You realize it's finals week?
Ya that's the school's fault. St. Patrick's day came first.
how bad would it be if i made his twitter my home page?
apparently there was a flour fight and couch sex...
I mean it's my life so what if i want to drink Molson from my sparkly shoes and not regret anything
All that fucking tequilla made my head feel like it's inside of a body builder's asshole. He's doing squats.
Drinking, I should not. Got here I don't know. Still drunk, I am. At courtneys.
If we go out with the 22/23 year olds we should make t a double date. I don't want to endure the judging looks of the public as I rob the cradle alone.
The only thing keeping me calm right now is pretending to chop off everyone's heads when using the paper cutter
I was in a competition with shots tonight...shots won.
Whatever, you're gonna have to break it to mom that the reason I was so drunk at Christmas dinner is because she wouldn't stop asking me why I don't have a boyfriend
A 'Bear Fight' is a car bomb followed by a Jaeger bomb. Fuckface and I do those on slow days. Tonight, we did a 'Polar Bear on Fire'. Fireball, a bear fight in the middle, and end with rumple minze.

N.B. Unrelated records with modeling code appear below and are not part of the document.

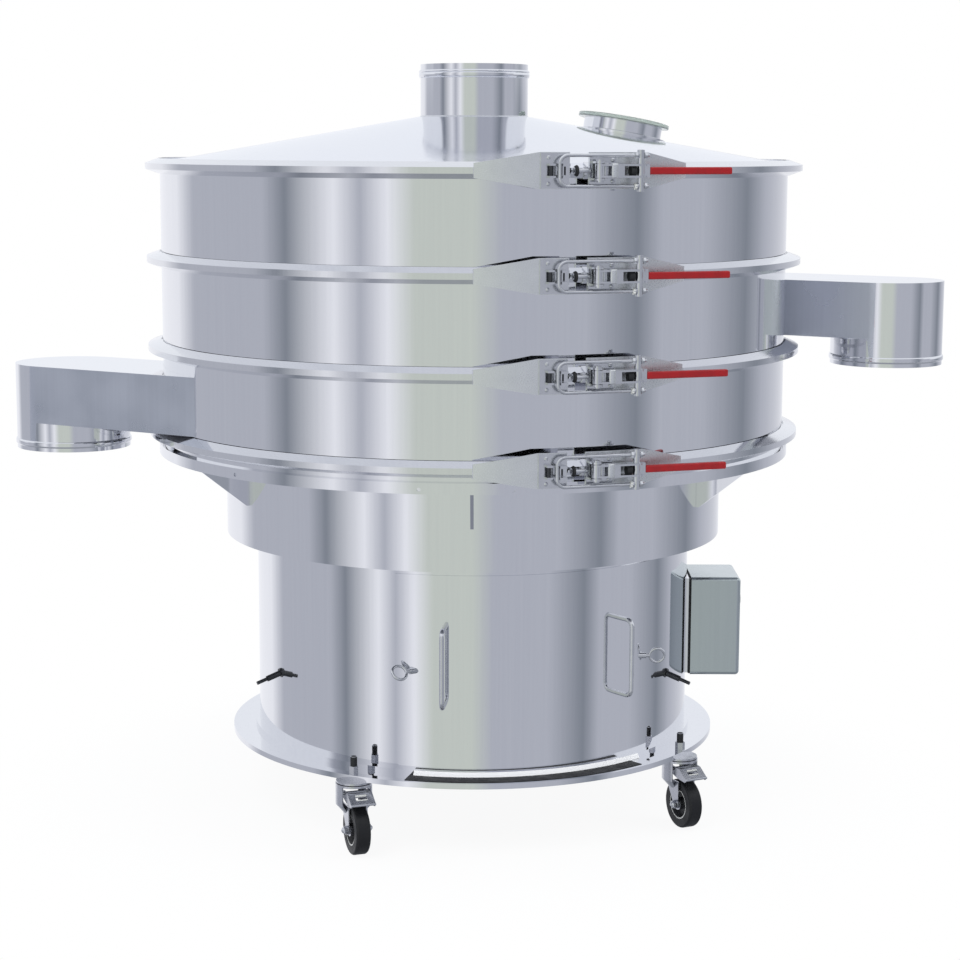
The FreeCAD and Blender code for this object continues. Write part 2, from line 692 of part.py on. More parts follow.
def base_plate():
    plate = Part.makeCylinder(BASE_PLATE_R, BASE_PLATE_T, V(0, 0, BASE_TOP - BASE_PLATE_T))
    holes = [turned(Part.makeCylinder(STUD_R + PIN_CLEAR, 2 * BASE_PLATE_T,
                                      V(CASTER_R, 0, BASE_TOP - 1.5 * BASE_PLATE_T)), bearing)
             for bearing in CASTER_BEARINGS]
    return plate.cut(Part.makeCompound(holes))


def access_panel():
    outline = [(BASE_DRUM_R, PANEL_BOTTOM), (PANEL_R, PANEL_BOTTOM), (PANEL_R, PANEL_TOP),
               (BASE_DRUM_R, PANEL_TOP)]
    return revolved(outline, 2 * PANEL_HALF_ANGLE, PANEL_BEARING - PANEL_HALF_ANGLE)


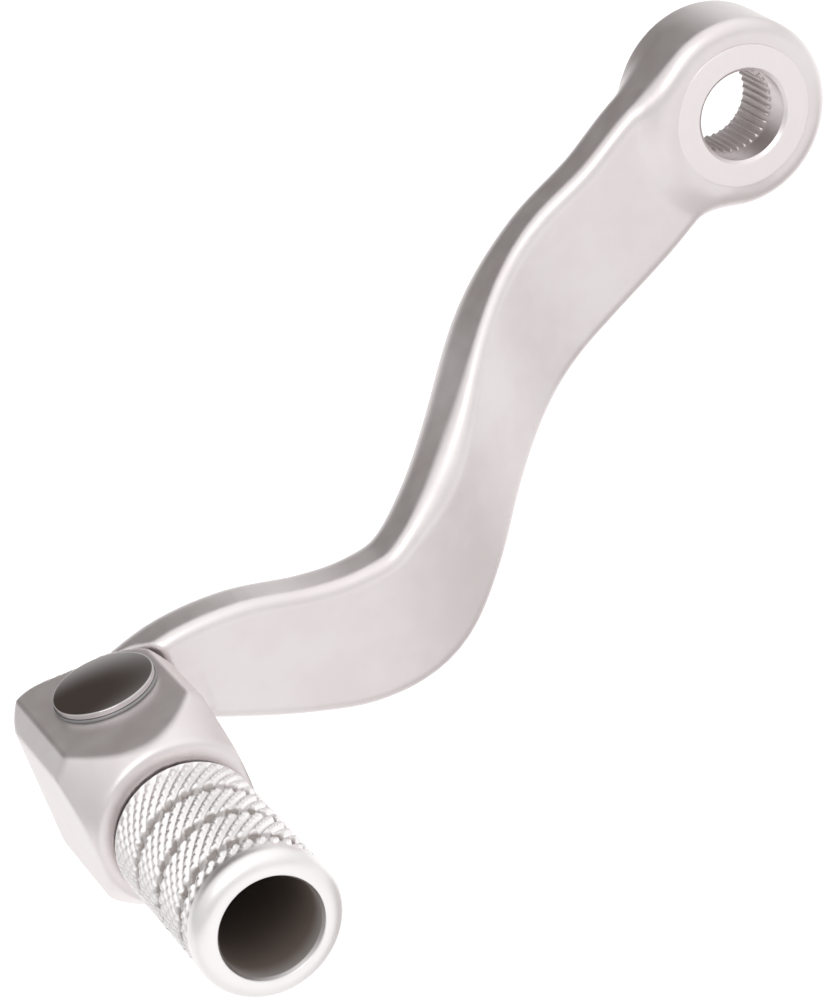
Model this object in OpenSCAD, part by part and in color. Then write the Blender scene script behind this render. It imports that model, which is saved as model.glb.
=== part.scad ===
// Motorcycle gear shift lever with a spring-loaded folding toe peg.
// X runs along the lever and points to the rear, -Y points outboard, +Z points up.
// The origin is the middle of the splined hub bore, on the shift shaft's axis.

/* [Hub] */
// Outside radius of the hub
hub_r = 13.8; // [12.5:0.1:17]
// Width of the hub along the shaft
hub_width = 13; // [12:0.5:18]
// How far the hub's outboard boss stands proud of the arm's face
boss_rise = 1.6; // [0.5:0.1:2.5]
// Radius of the turned register on the boss's face
register_r = 10.4; // [9:0.1:12]
// Step height of that register
register_step = 0.3; // [0.1:0.1:0.8]
// Radius of the smooth bore that takes the retaining screw's collar
collar_bore_r = 6.55; // [6.3:0.05:8]
// Depth of that smooth bore from the outboard face
collar_bore_depth = 4.3; // [3:0.1:6]
// Radius at the roots of the internal spline
spline_root_r = 6.5; // [6.3:0.05:7]
// Radius at the tips of the internal spline
spline_tip_r = 6.05; // [5.5:0.05:6.2]
// Teeth of the internal spline
spline_teeth = 36; // [24:1:40]

/* [Arm] */
// Distance along X from the shift shaft to the fold pivot
arm_reach = 119.5; // [95:0.1:150]
// Distance outboard from the middle of the hub to the fold pivot
arm_offset = 29.8; // [26:0.1:36]
// Drop from the shift shaft to the middle of the tongue
arm_drop = 29.2; // [22:0.1:38]
// Depth of the forged bar, across its length in the side view
arm_depth = 20.3; // [17:0.1:24]
// Thickness of the bar where it leaves the hub
arm_thick_hub = 9; // [8:0.1:11]
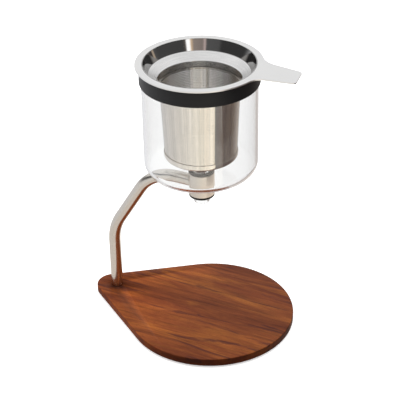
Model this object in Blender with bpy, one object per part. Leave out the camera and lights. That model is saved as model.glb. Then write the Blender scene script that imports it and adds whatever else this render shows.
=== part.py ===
"""Pour-over coffee dripper: a glass vessel and a steel basket filter, held over a cup by a bent
tube on a teardrop board.

Units are metres and +Z is up. The origin is on the resting plane, below the middle of the whole
object. The vessel, its collar and the filter share one upright axis, at x = AXIS_X and y = 0.
Each named object is one separate solid, and neighbours that touch keep a small gap.
"""

import math

import bmesh
import bpy
from mathutils import Matrix, Vector

# Driving dimensions. Positions along X and radii are measured from the vessel's axis.

AXIS_X = 0.0116
GAP = 0.0003

PAD_THICKNESS = 0.0015
PAD_RADIUS = 0.006
PAD_PLACES = ((0.056, 0.044), (0.056, -0.044), (-0.066, 0.022), (-0.066, -0.022))

BOARD_BOTTOM = PAD_THICKNESS + GAP
BOARD_THICKNESS = 0.0074
BOARD_TOP = BOARD_BOTTOM + BOARD_THICKNESS
BOARD_WIDE_X = 0.0073
BOARD_WIDE_RADIUS = 0.0766
BOARD_TAIL_X = -0.0964
BOARD_TAIL_RADIUS = 0.0155
BOARD_EDGE_ROUND = 0.0008
BOARD_EDGE_STEPS = 2
SOCKET_DEPTH = 0.001
COUNTERBORE_RADIUS = 0.0052
COUNTERBORE_DEPTH = 0.0042

TUBE_X = -0.0922
TUBE_RADIUS = 0.0055
TUBE_WALL = 0.0012
TUBE_BOTTOM = BOARD_TOP - SOCKET_DEPTH + GAP
TUBE_SLANT = math.radians(58.5)
LOWER_CORNER_Z = 0.0745
LOWER_BEND_RADIUS = 0.052
ARM_Z = 0.1438
UPPER_BEND_RADIUS = 0.042

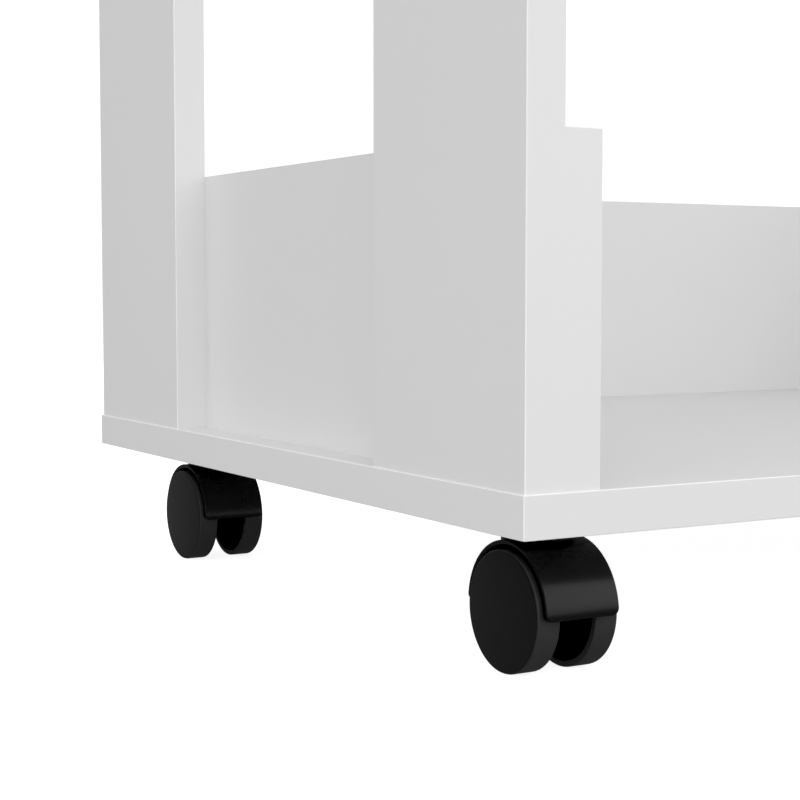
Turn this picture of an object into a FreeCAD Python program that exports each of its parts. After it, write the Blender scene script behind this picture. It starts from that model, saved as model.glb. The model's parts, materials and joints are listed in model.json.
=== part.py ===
"""Mobile board stand for a computer tower, on four hooded twin-wheel casters.

Millimetres, +Z up. The origin is on the floor under the middle of the stand, +X is the stand's
right-hand side and -Y its open front. Every board is cut from the same melamine-faced stock.
"""
import FreeCAD, Part
import os

V = FreeCAD.Vector

# ---- driving dimensions: the boards ------------------------------------------------------------
width = 550.0             # base and top panels, left to right
depth = 392.0             # base and top panels, front to back
board = 15.0              # thickness of the board stock
reveal = 1.0              # the posts stand this far inside the edges of the base and the top
post_length = 568.0       # clear height between the base and the top
post_width = 100.0
side_height = 118.0       # low side panels
back_height = 118.0       # low back panel
rail_height = 60.0        # rails under the top
edge_round = 0.4          # easing of the banded edges

# ---- driving dimensions: the casters -----------------------------------------------------------
caster_height = 52.9      # floor to the underside of the base
caster_inset_x = 35.0     # swivel axis from the side edge of the base
caster_inset_y = 52.5     # swivel axis from the front or rear edge of the base
trail = 12.5              # axle ahead of the swivel axis
wheel_radius = 21.8
wheel_width = 9.4
wheel_gap = 14.8          # between the inner faces of the two wheels
wheel_bevel = 0.8
wheel_rim = 2.2           # radial thickness of the tread ring
wheel_disc = 1.7          # thickness of the outer disc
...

I made friends at the beach bars tonight. Several were worried for my well being.
I guess you never know how much of an impact you have on someone until you sleep with their cousin
I feel I should send an apology letter to my anesthesiologist.
so i went over to her house and we played crash bandicoot, ate calzones, and had sex all day. im in love.
He ate me out while I stood on his bed drinking a Rainier.